Don remembered when movie star Yul Brynner (King and I, Magnificent Seven, Westworld, and many more) was in town starring at the Hilton U. Brown Starlight Theatre (on the Butler University campus). "Oh! Yul Brynner bought a TV from us. Starlight Musicals...he was playing the King and I over there. He sent someone over to buy a TV for the dressing room, so we said we want to deliver it. Yul Brynner signed the check. I cashed it, but I made a copy! A little Sony, a 9-inch, he wanted it for the dressing room."

Image courtesy of the Don Albershardt collection

Image courtesy of the Don Albershardt collection

Over the years ACR Appliances expanded into Nora, Lebanon, and Columbus, Indiana. The College store was a major RCA Color TV retailer for decades. In latter years, VHS tape rentals were added. Eventually, the smaller, family-owned stores couldn't compete with the national chains that were coming to town. Some of the first were Highland, Fretter and Luskin. Don recalls that ACR was highly competitive with those chains in product and price, but the chains had huge advertising budgets. In the summer of 1991, ACR Appliances closed.

ACR Appliance Center its heyday at 5215 N. College Avenue.

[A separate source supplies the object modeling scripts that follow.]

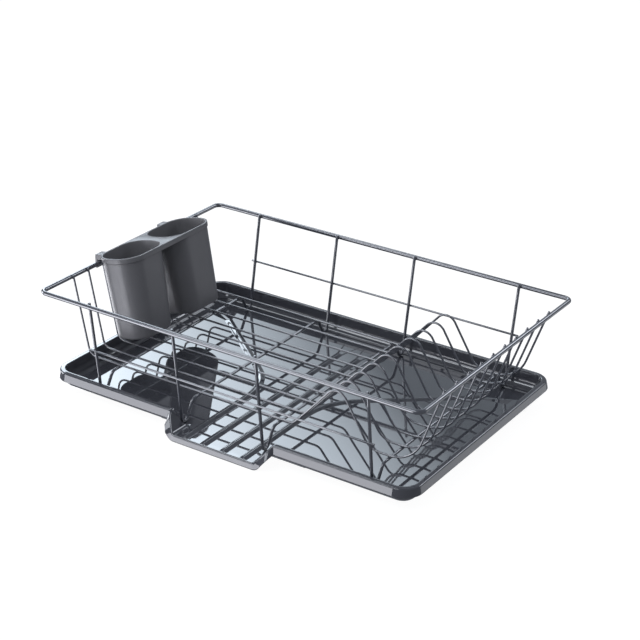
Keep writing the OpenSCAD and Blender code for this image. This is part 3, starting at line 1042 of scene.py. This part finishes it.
def tray_material():
    """Polished dark blue-grey plastic, with faint swirl marks and a slight moulding ripple."""
    material, tree, shader = new_material("gloss_tray_plastic")
    vary(tree, shader, "Base Color", (8,), (0.072, 0.074, 0.086), (0.08, 0.082, 0.094))
    vary(tree, shader, "Roughness", (220, 6, 0.7), 0.025, 0.06, (0.4, 0.75))
    shader.inputs["IOR"].default_value = 1.5
    shader.inputs["Coat Weight"].default_value = 1.0
    shader.inputs["Coat Roughness"].default_value = 0.02
    shader.inputs["Coat IOR"].default_value = 1.6
    bump(tree, shader, [(noise(tree, 14, 1), 0.06)], 0.0006)
    return material


def holder_material():
    """Matte warm-grey plastic with a fine moulded grain."""
    material, tree, shader = new_material("matte_holder_plastic")
    vary(tree, shader, "Base Color", (25,), (0.195, 0.191, 0.197), (0.215, 0.21, 0.217))
    vary(tree, shader, "Roughness", (700, 2), 0.28, 0.36)
    shader.inputs["Specular IOR Level"].default_value = 0.5
    bump(tree, shader, [(noise(tree, 2600, 2), 0.16), (noise(tree, 30, 2), 0.04)], 0.0003)
    return material


# ---- Studio, in metres ----

FLOOR_SIZE = 9
FLOOR_DROP = 0.0002     # how far the paper lies below the tray's feet
DOME_R = 8
PANEL_YAW = 0.575
PANEL_DISTANCE = 1.6
PANEL_SIZE = (1.5, 0.82)
PANEL_CENTRE = (-0.17, 0.74)    # sideways and up
PANEL_COLOUR = (0.8, 0.9, 1.0, 1)
PANEL_LEVEL = 2.45              # glow at its centre
PANEL_FADE = (-7.0, 6.5)        # how much the glow grows per metre, sideways and up
PANEL_LIMITS = (0.4, 4.8)
CAMERA_YAW = 0.574992
CAMERA_PITCH = 0.439701
CAMERA_ROLL = 0.0219114
CAMERA_FROM_RACK = Vector((0.96589, -1.46207, 0.7949))      # from the rim's middle
LENS = 97.8
SENSOR = 36.0
VIEW_DEPTH = 50


def paper_material():
    """Plain white paper, mostly self-lit so that shadows on it stay faint."""
    material, _, shader = new_material("studio_paper")
    shader.inputs["Base Color"].default_value = (0.15, 0.15, 0.15, 1)
    shader.inputs["Roughness"].default_value = 0.9
    shader.inputs["Specular IOR Level"].default_value = 0.0
    shader.inputs["Emission Color"].default_value = (1, 1, 1, 1)
    shader.inputs["Emission Strength"].default_value = 0.96
    return material


def stage_mesh(name, bm, material):
    """A part of the studio, which is not part of the object."""
    mesh = bpy.data.meshes.new(name)
    bm.to_mesh(mesh)
    bm.free()
    mesh.materials.append(material)
    stage = bpy.data.objects.new(name, mesh)
    bpy.context.scene.collection.objects.link(stage)
    return stage


def build_backdrop():
    """Paper floor and dome. Only the camera sees them, so the lights alone shape the object."""
    paper = paper_material()
    floor = bmesh.new()
    drop = Matrix.Translation((0, 0, -FLOOR_DROP))
    bmesh.ops.create_grid(floor, x_segments=1, y_segments=1, size=FLOOR_SIZE, matrix=drop)
    dome = bmesh.new()
    bmesh.ops.create_icosphere(dome, subdivisions=3, radius=DOME_R)
    for backdrop in (stage_mesh("studio_floor", floor, paper), stage_mesh("studio_dome", dome, paper)):
        backdrop.visible_diffuse = False
        backdrop.visible_glossy = False
        backdrop.visible_shadow = backdrop.name == "studio_floor"


def panel_material():
    """A light panel's glow, which falls off towards its right end and its lower edge."""
    material = bpy.data.materials.new("studio_panel")
    material.use_nodes = True
    tree = material.node_tree
    tree.nodes.clear()
    coords = tree.nodes.new("ShaderNodeTexCoord")
    slope = tree.nodes.new("ShaderNodeVectorMath")
    slope.operation = "DOT_PRODUCT"
    slope.inputs[1].default_value = (*PANEL_FADE, 0)
    level = tree.nodes.new("ShaderNodeMath")
    level.operation = "ADD"
    level.inputs[1].default_value = PANEL_LEVEL
    limit = tree.nodes.new("ShaderNodeClamp")
    limit.inputs["Min"].default_value = PANEL_LIMITS[0]
    limit.inputs["Max"].default_value = PANEL_LIMITS[1]
    glow = tree.nodes.new("ShaderNodeEmission")
    glow.inputs["Color"].default_value = PANEL_COLOUR
    output = tree.nodes.new("ShaderNodeOutputMaterial")
    tree.links.new(coords.outputs["Object"], slope.inputs[0])
    tree.links.new(slope.outputs["Value"], level.inputs[0])
    tree.links.new(level.outputs["Value"], limit.inputs["Value"])
    tree.links.new(limit.outputs["Result"], glow.inputs["Strength"])
    tree.links.new(glow.outputs["Emission"], output.inputs["Surface"])
    return material


def pose_from_axes(x_axis, y_axis, z_axis, place):
    """A pose from the directions of an object's axes and its place."""
    pose = Matrix((x_axis, y_axis, z_axis)).transposed().to_4x4()
    pose.translation = place
    return pose


def build_panel():
    """The graded panel behind the rack, which the polished tray mirrors."""
    bm = bmesh.new()
    half_x = PANEL_SIZE[0] / 2
    half_y = PANEL_SIZE[1] / 2
    corners = ((-half_x, -half_y), (half_x, -half_y), (half_x, half_y), (-half_x, half_y))
    bm.faces.new([bm.verts.new((x, y, 0)) for x, y in corners])
    panel = stage_mesh("studio_panel", bm, panel_material())
    forward = Vector((-math.sin(PANEL_YAW), math.cos(PANEL_YAW), 0))
    side = Vector((math.cos(PANEL_YAW), math.sin(PANEL_YAW), 0))
    up = Vector((0, 0, 1))
    place = forward * PANEL_DISTANCE + side * PANEL_CENTRE[0] + up * PANEL_CENTRE[1]
    panel.matrix_world = pose_from_axes(side, up, -forward, place)
    panel.visible_camera = False


def area_light(name, place, target, size, radiance, colour):
    """A softbox that the camera does not see, aimed at a point."""
    light = bpy.data.lights.new(name, "AREA")
    light.shape = "RECTANGLE"
    light.size = size[0]
    light.size_y = size[1]
    light.energy = radiance * math.pi * size[0] * size[1]
    light.color = colour
    lamp = bpy.data.objects.new(name, light)
    lamp.location = place
    lamp.rotation_euler = (Vector(target) - Vector(place)).to_track_quat("-Z", "Y").to_euler()
    lamp.visible_camera = False
    bpy.context.scene.collection.objects.link(lamp)


def build_world():
    """Faint bluish light from all round."""
    world = bpy.data.worlds.new("studio")
    world.use_nodes = True
    background = world.node_tree.nodes["Background"]
    background.inputs["Color"].default_value = (0.84, 0.89, 1.0, 1)
    background.inputs["Strength"].default_value = 0.25
    bpy.context.scene.world = world


# Softboxes: name, place, target, size, radiance and colour
SOFTBOXES = (
    ("front_softbox", (-0.82, -1.34, -0.4), (0, -0.1, -0.4), (1.1, 1.4), 3.4, (0.92, 0.93, 1)),
    ("upper_softbox", (-0.45, -1.2, 1.6), (0, 0, 0.1), (1.5, 0.5), 4.0, (0.88, 0.93, 1)),
    ("left_softbox", (-1.7, -0.5, 0.3), (-0.2, 0, 0.1), (0.7, 0.9), 5.0, (0.92, 0.95, 1)),
    ("edge_softbox", (-0.93, -1.305, 1.2), (0, -0.165, 0.02), (0.5, 0.3), 3.4, (0.9, 0.93, 1)),
    ("low_softbox", (-1.58, 0.42, -0.76), (0, 0, 0), (1.3, 0.6), 2.6, (0.94, 0.95, 1)),
    ("right_fill", (1.15, 1.2, -0.4), (0.2, 0, 0.02), (1.0, 0.7), 0.65, (0.94, 0.96, 1)),
    ("overhead_softbox", (-1.15, 0.8, 1.9), (0, 0, 0.1), (1.0, 0.45), 3.4, (0.88, 0.93, 1)),
    ("back_softbox", (0.82, 1.44, 1.2), (0, 0, 0.05), (1.1, 0.4), 4.2, (0.86, 0.91, 1)))


def build_camera():
    """The photograph's viewpoint: in front and to the right, looking down about 25 degrees."""
    forward = Vector((-math.sin(CAMERA_YAW) * math.cos(CAMERA_PITCH),
                      math.cos(CAMERA_YAW) * math.cos(CAMERA_PITCH), -math.sin(CAMERA_PITCH)))
    level = Vector((math.cos(CAMERA_YAW), math.sin(CAMERA_YAW), 0))
    up = level.cross(forward)
    right = math.cos(CAMERA_ROLL) * level + math.sin(CAMERA_ROLL) * up
    top = -math.sin(CAMERA_ROLL) * level + math.cos(CAMERA_ROLL) * up
    data = bpy.data.cameras.new("camera")
    data.lens = LENS
    data.sensor_width = SENSOR
    data.clip_end = VIEW_DEPTH
    camera = bpy.data.objects.new("camera", data)
    camera.matrix_world = pose_from_axes(right, top, -forward, RACK * MM + CAMERA_FROM_RACK)
    bpy.context.scene.collection.objects.link(camera)
    bpy.context.scene.camera = camera


build_camera()
build_backdrop()
build_world()
build_panel()
for softbox in SOFTBOXES:
    area_light(*softbox)
bpy.context.scene.view_settings.view_transform = "Standard"

coating = wire_material()
build_rim(coating)
for cross_node in CROSS_NODES:
    build_cross_wire(cross_node, coating)
build_rail("front_rail", -1, FRONT_LEAN, coating)
build_rail("back_rail", 1, BACK_LEAN, coating)
for long_node in LONG_NODES:
    build_long_wire(long_node, coating)
build_tray(tray_material())
build_holder(holder_material())
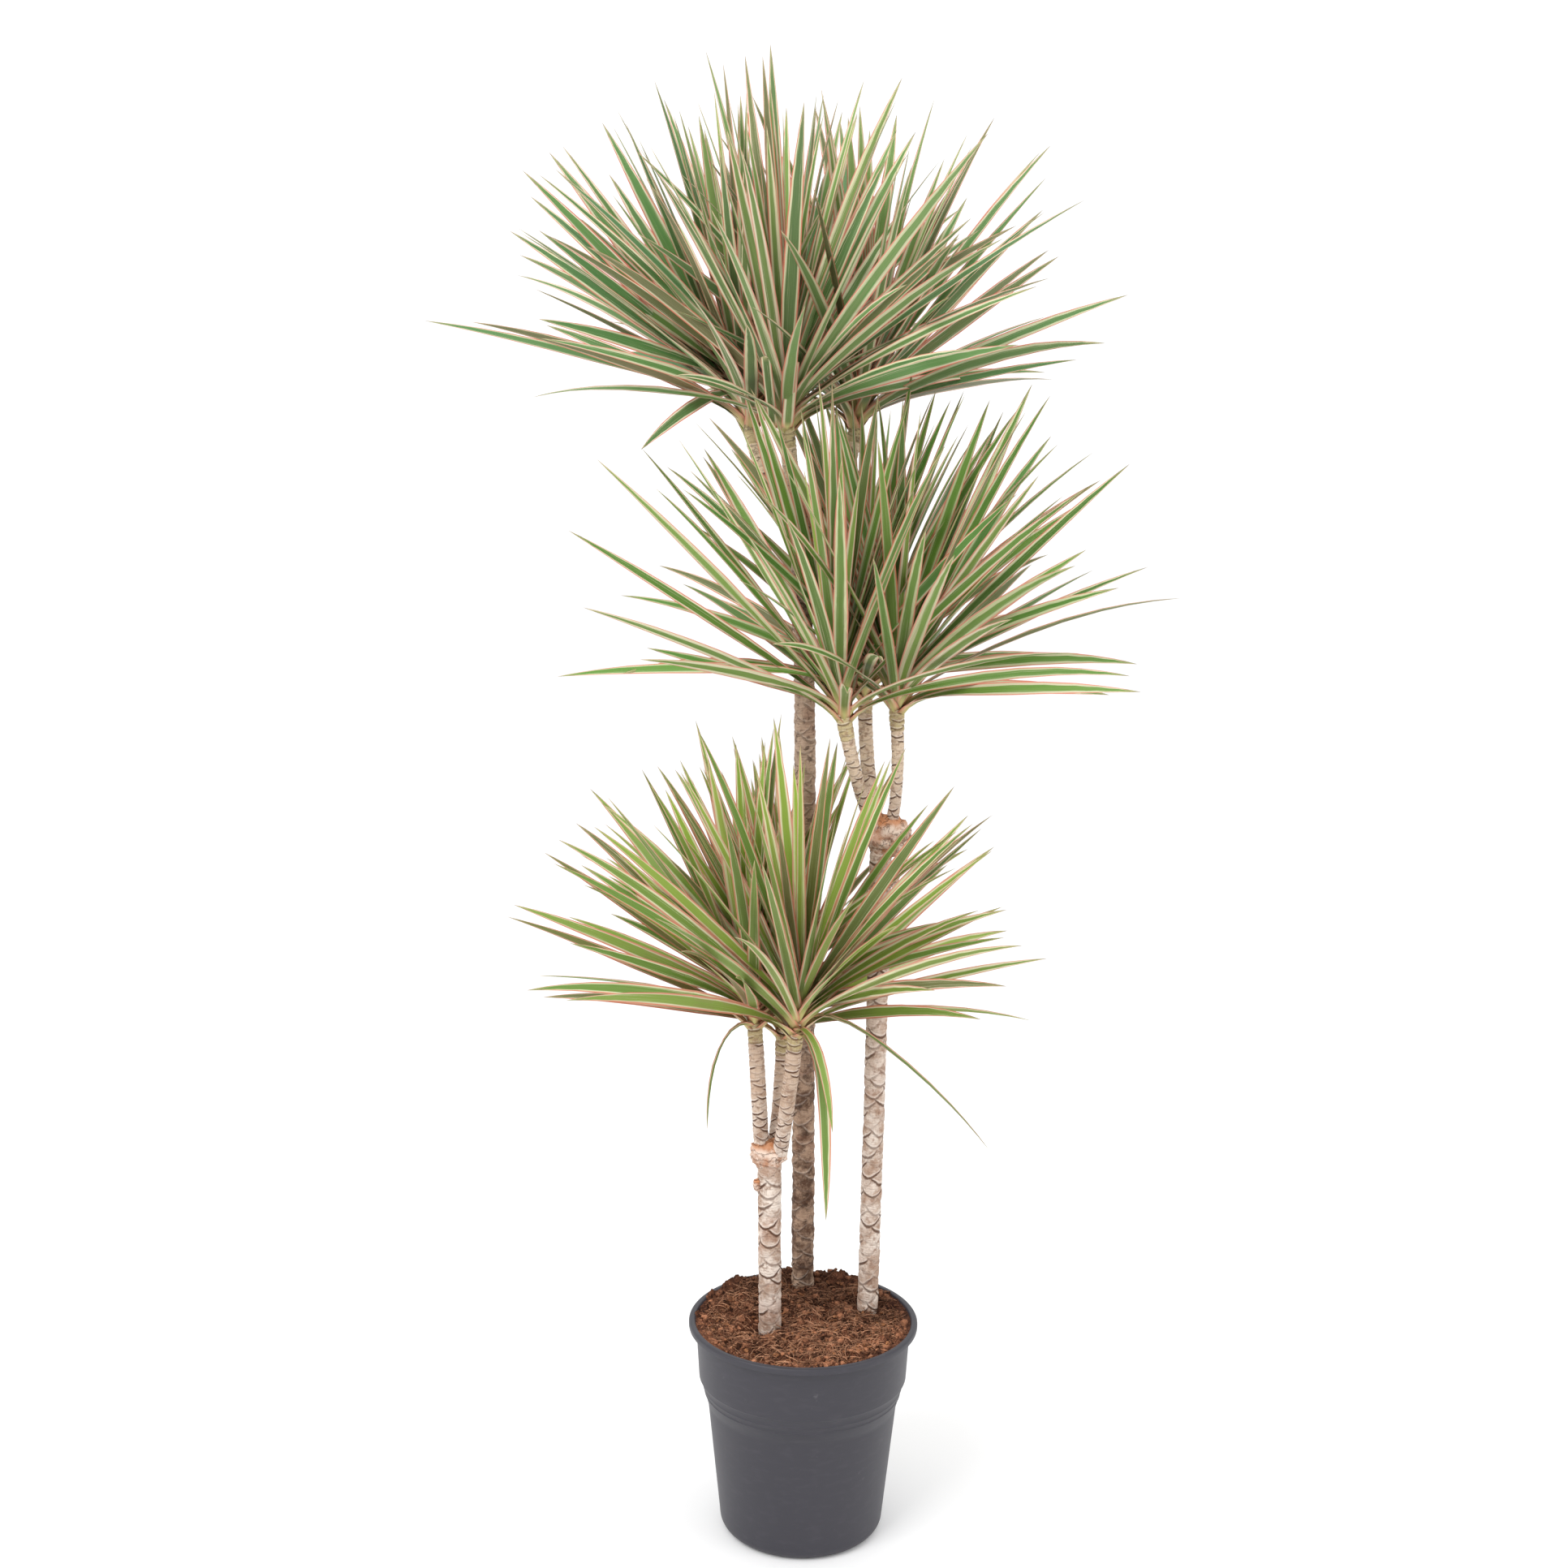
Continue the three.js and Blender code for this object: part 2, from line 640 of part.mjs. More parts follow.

Image courtesy of the Don Albershardt collection

The building lives on. It later became Box Office Video and is currently Delicia and La Mulita restaurants. The previous building is home to an Edward Jones office, next door to Habig in the old Texaco Station. The first AC Radio location across the street is now The Artistry Group. Bernice's Restaurant is now the Aristocrat. Huff's Drug is LUNA Music. The Wil-Jo-Hen Apartments are now the College Arms.

5215 N. College Avenue in 2019 - La Mulita and Delicia

Today, Don Albershardt is a long-time member of North Side Optimists and still meets friends for breakfast every week just like the old Knobby's days, but now at Just Judy's.